Policy-based flexibility does not work. Never has, and it never will. Therefore, it’s not surprising that “back to office” mandates that lead with a number of prescribed days onsite, and not the work, are failing.
Why? Because flexibility is about the way work is done. It’s planning, coordinating and executing with strategic intention across workplaces, spaces and time based on the needs of the business and people.
One-size-will-NOT-fit-all in terms of what that looks like across an organization. Consistency is in the process, not the rules.
And, yet, organizations continue to mandate, by policy, the number of days in the office and wonder why it’s not working as confirmed by new research synopsized by Jena McGregor of Forbes:
1) 54% of employees who don’t “comply” either experience no ramifications or a verbal reprimand (often because the work is not driving presence so it’s hard to respond when asked “why am I here?”);
2) 58% of those who did experience penalties for non-compliance, those penalties ranged from poor performance reviews and reduced pay to termination (if they weren’t fired, those that were penalized will likely quit and be replaced by someone who also wants some degree of flexibility.)

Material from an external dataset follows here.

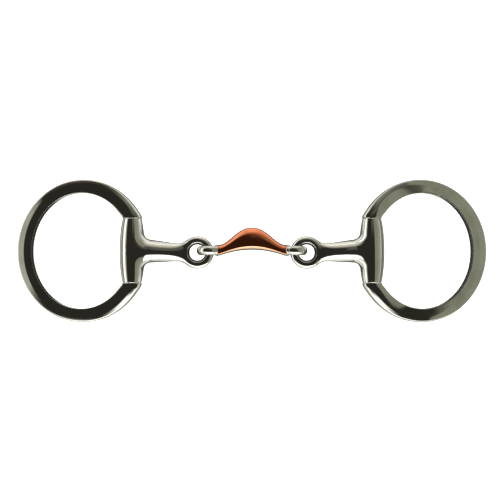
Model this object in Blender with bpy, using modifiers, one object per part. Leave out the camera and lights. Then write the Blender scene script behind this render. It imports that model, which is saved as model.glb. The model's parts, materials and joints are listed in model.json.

3) Continued gap between what employees want and employers support in terms of remote work.
“Mandates’ may seem easier and fairer, but ultimately. departments/teams–following a consistent, fair process that managers AND employees are trained to execute–need to determine TOGETHER the flexible work model (where, when AND how) that makes sense for their business overall, for their customers, for the culture and for themselves.
For most, that will likely include days in the office based on what’s accomplished best when everyone is together onsite. The result will be employees less likely to “resist” and employers and employees more likely to align.